[start]

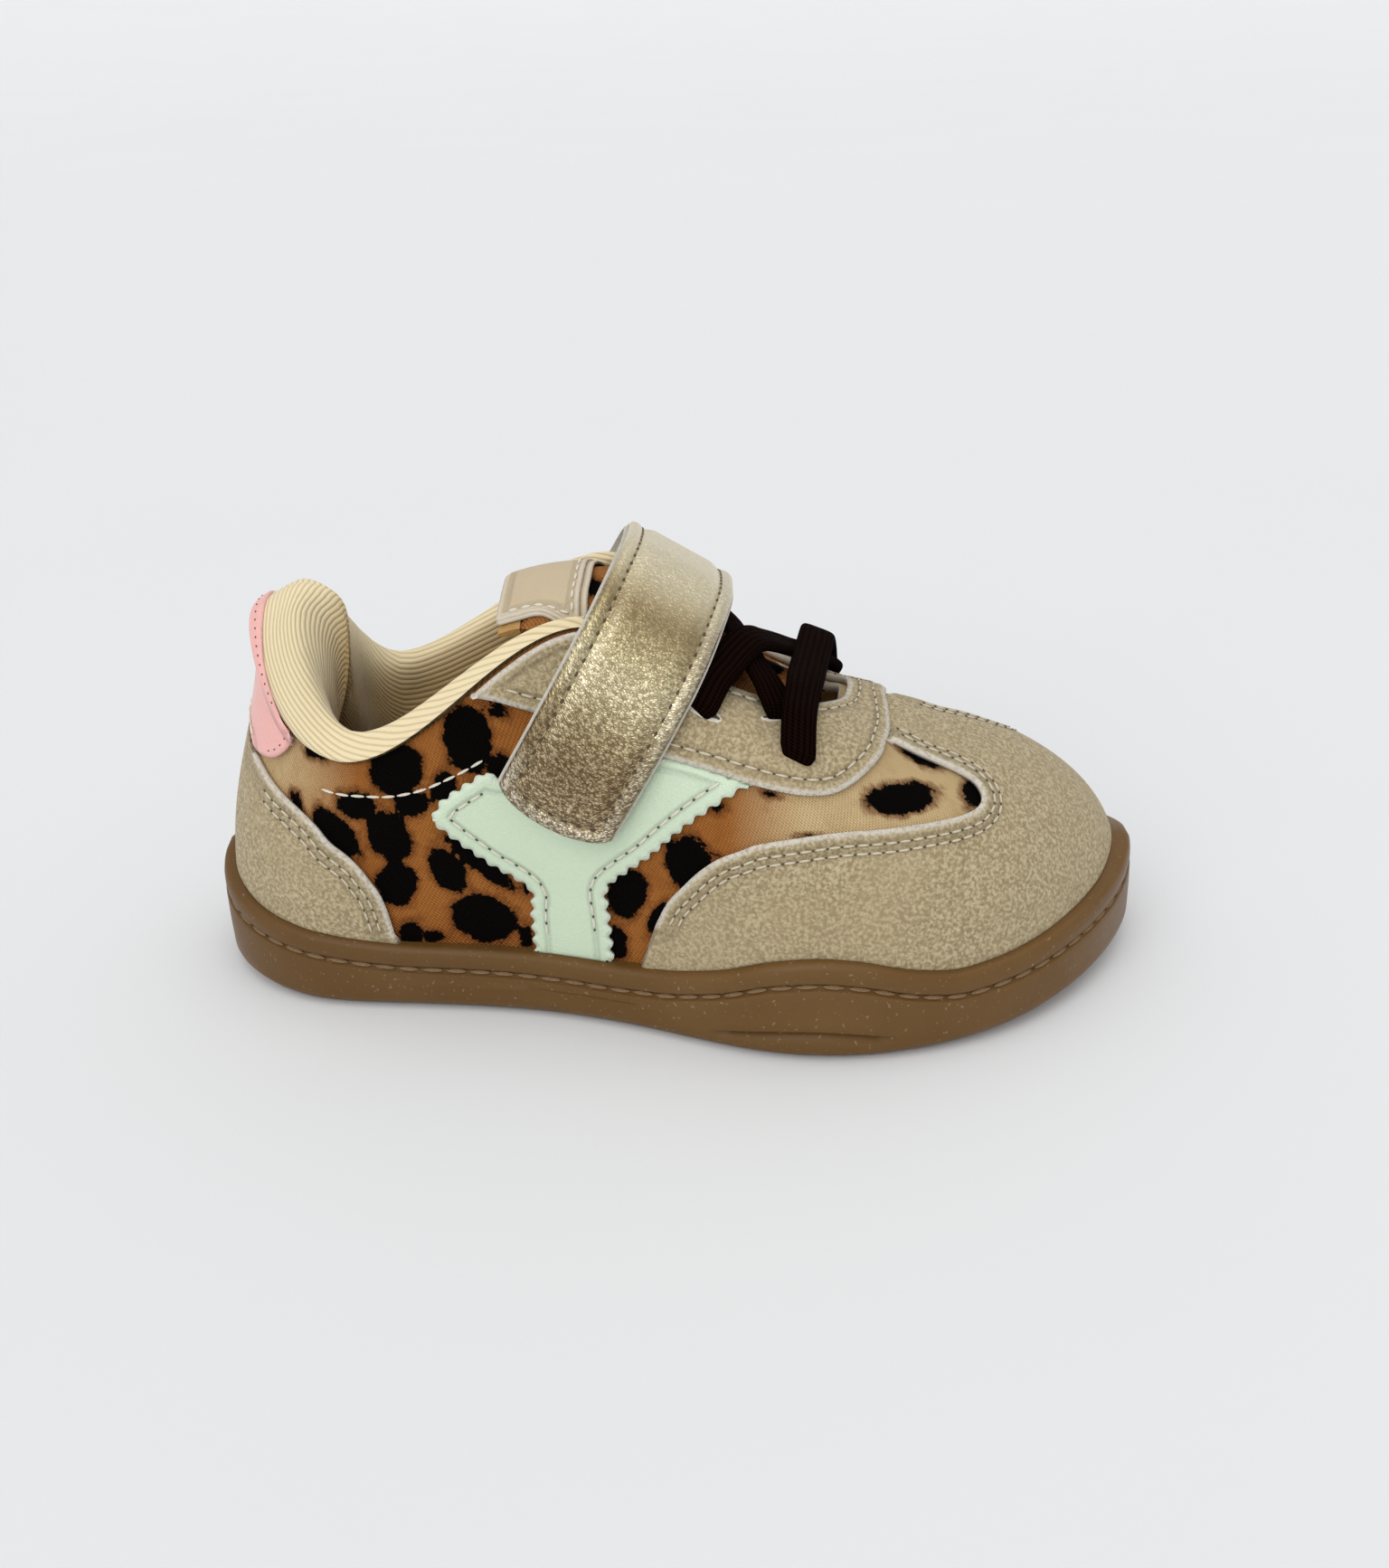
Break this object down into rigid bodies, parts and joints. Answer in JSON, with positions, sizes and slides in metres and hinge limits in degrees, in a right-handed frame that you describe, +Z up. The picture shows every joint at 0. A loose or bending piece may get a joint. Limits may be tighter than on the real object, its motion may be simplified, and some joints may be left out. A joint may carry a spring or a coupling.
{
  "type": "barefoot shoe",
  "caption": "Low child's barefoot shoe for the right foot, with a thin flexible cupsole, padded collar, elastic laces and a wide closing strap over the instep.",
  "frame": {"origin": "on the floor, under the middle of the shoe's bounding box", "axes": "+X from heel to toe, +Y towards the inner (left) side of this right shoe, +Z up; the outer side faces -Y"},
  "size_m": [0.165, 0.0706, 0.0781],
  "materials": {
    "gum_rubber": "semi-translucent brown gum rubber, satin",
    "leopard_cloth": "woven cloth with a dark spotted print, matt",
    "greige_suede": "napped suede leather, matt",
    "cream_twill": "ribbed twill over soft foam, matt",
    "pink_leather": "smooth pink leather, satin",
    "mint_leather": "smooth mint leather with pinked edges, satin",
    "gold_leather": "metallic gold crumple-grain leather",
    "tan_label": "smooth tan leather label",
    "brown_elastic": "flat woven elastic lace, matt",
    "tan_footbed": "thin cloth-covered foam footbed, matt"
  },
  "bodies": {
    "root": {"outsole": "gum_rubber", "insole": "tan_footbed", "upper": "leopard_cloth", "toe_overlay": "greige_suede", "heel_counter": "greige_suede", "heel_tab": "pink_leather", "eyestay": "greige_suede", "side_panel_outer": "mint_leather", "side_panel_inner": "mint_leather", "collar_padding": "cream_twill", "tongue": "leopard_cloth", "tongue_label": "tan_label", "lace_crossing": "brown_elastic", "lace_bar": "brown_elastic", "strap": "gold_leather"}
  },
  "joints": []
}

[end]

Task to complete → Copy out the whole listing, exactly as written.

Result →
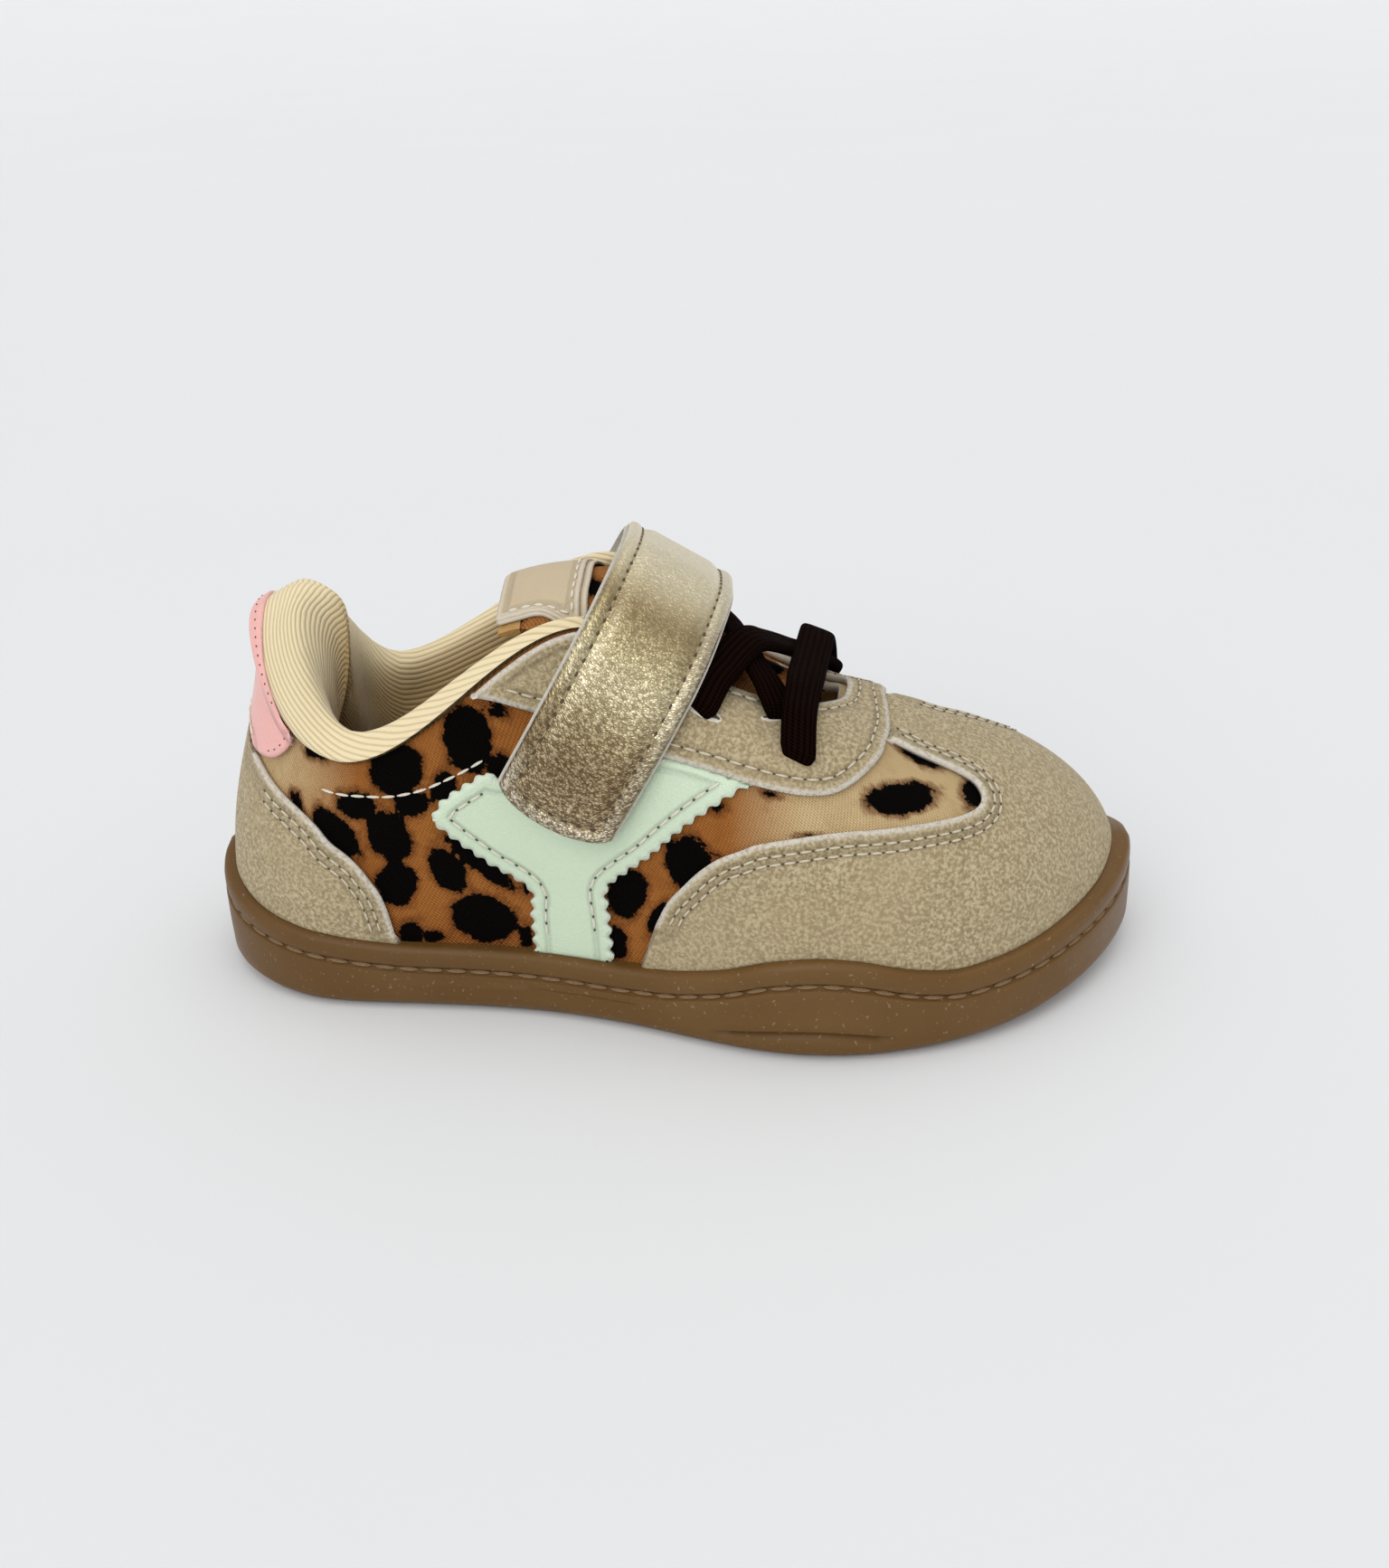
Break this object down into rigid bodies, parts and joints. Answer in JSON, with positions, sizes and slides in metres and hinge limits in degrees, in a right-handed frame that you describe, +Z up. The picture shows every joint at 0. A loose or bending piece may get a joint. Limits may be tighter than on the real object, its motion may be simplified, and some joints may be left out. A joint may carry a spring or a coupling.
{
  "type": "barefoot shoe",
  "caption": "Low child's barefoot shoe for the right foot, with a thin flexible cupsole, padded collar, elastic laces and a wide closing strap over the instep.",
  "frame": {"origin": "on the floor, under the middle of the shoe's bounding box", "axes": "+X from heel to toe, +Y towards the inner (left) side of this right shoe, +Z up; the outer side faces -Y"},
  "size_m": [0.165, 0.0706, 0.0781],
  "materials": {
    "gum_rubber": "semi-translucent brown gum rubber, satin",
    "leopard_cloth": "woven cloth with a dark spotted print, matt",
    "greige_suede": "napped suede leather, matt",
    "cream_twill": "ribbed twill over soft foam, matt",
    "pink_leather": "smooth pink leather, satin",
    "mint_leather": "smooth mint leather with pinked edges, satin",
    "gold_leather": "metallic gold crumple-grain leather",
    "tan_label": "smooth tan leather label",
    "brown_elastic": "flat woven elastic lace, matt",
    "tan_footbed": "thin cloth-covered foam footbed, matt"
  },
  "bodies": {
    "root": {"outsole": "gum_rubber", "insole": "tan_footbed", "upper": "leopard_cloth", "toe_overlay": "greige_suede", "heel_counter": "greige_suede", "heel_tab": "pink_leather", "eyestay": "greige_suede", "side_panel_outer": "mint_leather", "side_panel_inner": "mint_leather", "collar_padding": "cream_twill", "tongue": "leopard_cloth", "tongue_label": "tan_label", "lace_crossing": "brown_elastic", "lace_bar": "brown_elastic", "strap": "gold_leather"}
  },
  "joints": []
}